Ce nouveau zonage, d’abord qualifié de zonage « en aires urbaines », est devenu en 2002 un zonage « en aires urbaines et aires d’emplois de l’espace rural » (ZAUER). Ce changement ne concerne pas les aires urbaines. Il s’agissait alors, dans le cadre d’une collaboration avec l’INRA, de mieux caractériser les espaces ruraux et d’y mettre en évidence les polarités structurantes, appelées « pôles d’emplois ». Ce travail a préfiguré la notion de petit pôle aujourd’hui en vigueur.
Avec le zonage de 2010 toutefois, l’INSEE est revenu à un zonage « en aires urbaines » et a abandonné la notion d’espace à dominante rurale. Continuer à afficher un poids démographique significatif pour un « espace à dominante rurale » n’était plus tenable. En effet, comme l’indique le sous-titre d’un des deux numéros de la revue INSEE Première qui présentent le nouveau zonage, « 95 % de la population vit sous l’influence des villes ». En 2010, l’INSEE prend donc enfin acte de la domination des villes sur tout le territoire français.
Il faut cependant bien lire dans la phrase qui précède « des villes » et non « urbaine ». Les villes dont parle l’INSEE sont constituées de pôles qui rassemblent au moins 1500 emplois. Et ces pôles ne sont pas tous urbains selon l’INSEE. En effet, un pôle doit rassembler 10 000 emplois (et non plus 5 000 emplois comme auparavant) pour que l’aire qui lui correspond soit qualifiée d’urbaine. En dessous, l’INSEE parle de moyenne aire (avec un pôle qui regroupe entre 5 000 et 10 000 emplois) et de petite aire (avec un pôle qui regroupe entre 1500 et 5000 emplois).

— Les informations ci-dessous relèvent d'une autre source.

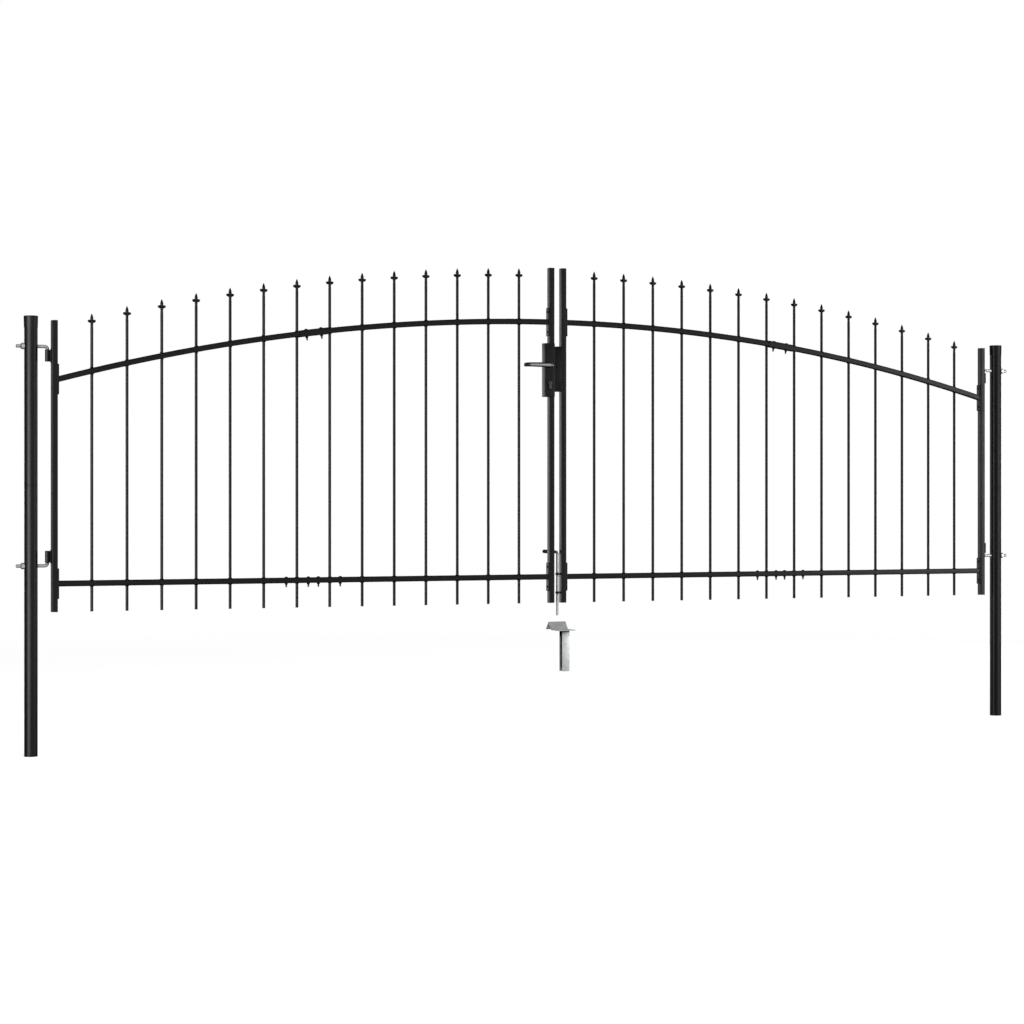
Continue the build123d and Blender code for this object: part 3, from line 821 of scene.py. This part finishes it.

L’espace rural quant à lui ne disparaît pas complètement. Pour le maintenir visible, l’INSEE réactive une distinction entre communes rurales et communes urbaines qui était quelque peu tombée en désuétude. Selon un critère ancien de division entre le rural et l’urbain (voir Nomenclature territoriale de l’INSEE), sont dites rurales les communes dont la zone bâtie principale ne comprend pas plus de 2000 habitants. Or, dans les couronnes des pôles et dans les espaces dits multipolarisés, un grand nombre de communes restent rurales selon ce critère. Ainsi, dans les numéros d’INSEE Première consacrés à la présentation du zonage 2010, il est indiqué qu’environ 55 % de la population des couronnes des grandes aires réside dans des communes rurales. Cette reconceptualisation du rural est bienvenue en ce qu’elle permet de mettre en avant l’interpénétration du rural et de l’urbain propre au périurbain. Elle souligne que la France se divise en trois types d’espaces : le rural profond, important en superficie, mais marginal sur le plan démographique ; l’urbain aggloméré, occupant peu d’espace mais dominant sur le plan démographique ; et un « tiers-espace », selon l’appellation de Martin Vanier, où s’hybrident l’urbain et le rural.
Références
BRUTEL Chantal et David LEVY, 2011, Le nouveau zonage en aires urbaines de 2010. 95 % de la population vit sous l’influence des villes, Insee Première n° 1374
LE JEANNIC Thomas, 1996, Le Zonage en aires urbaines. Une nouvelle approche de la ville et de son espace périurbain, Insee Méthode, n° 69-70-71, p. 407-442.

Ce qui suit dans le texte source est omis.